The Scientific Course comprehends WRITING, ARITHMETIC vulgar and decimal, EUCLID’s ELEMENTS, the Rudiments of ALGEBRA, of SURVEYING, FORTIFICATION, &c. the USE of the GLOBES, the first Principles of ASTRONOMY in THEORY and PRACTICE as applied to Geography and Navigation, &c. and the first Principles of NATURAL PHILOSOPHY and CHEMISTRY, which are all frequently illustrated by Experiments with an extensive Apparatus.

To this must be added a due Attention to external MANNERS and a serious Regard to all that concerns the great Interests of MORALITY and RELIGION.

Two Vacations are given in the Year, one of six Weeks in Summer, and one of four Weeks at Christmas.

No Deduction can be made for vacations or any other occasional Absence.

Accounts are sent in Quarterly, and become due on the 31st of March, 30th of June, 30th of September, and the 31st of December.

The Proportion only of the current Quarter is charged from the Day of Entrance: but on Removal the Charge is made to the end of the current Quarter.

AUGUST 4, 1800
The Rev.
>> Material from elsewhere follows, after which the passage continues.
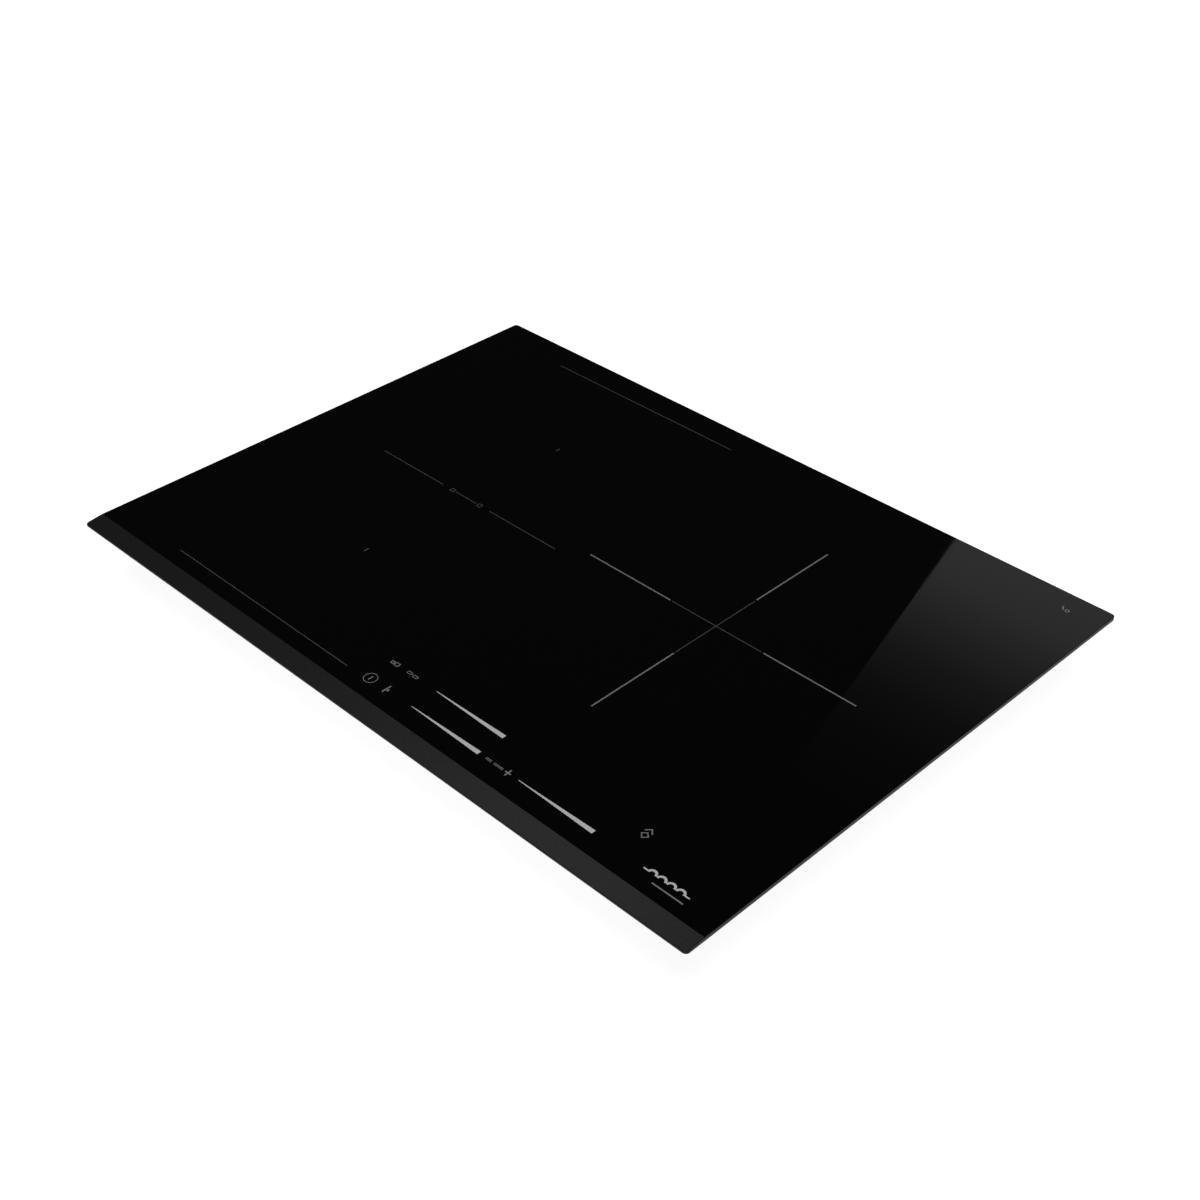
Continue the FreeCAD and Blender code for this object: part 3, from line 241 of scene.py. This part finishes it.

GILBERT AUSTIN,
Woodville,
Leixlip”




Note - Gilbert Austin (1753–1837)
Rev Gilbert Austin, born in Co. Louth, was an educator, clergyman and author. Educated at Trinity College, Dublin, he established a private school in Dublin where he taught the sons of Ireland’s elite.

He held several clerical appointments in the Church of Ireland. In 1798, Austin became a minor canon of St. Patrick's Cathedral, Dublin. From 1816 until his death in 1837, Austin was Vicar of Laraghbryan (or Maynooth), a living to which he was presented by his former pupil, the Duke of Leinster.

Could the private school in Dublin have been at Woodville?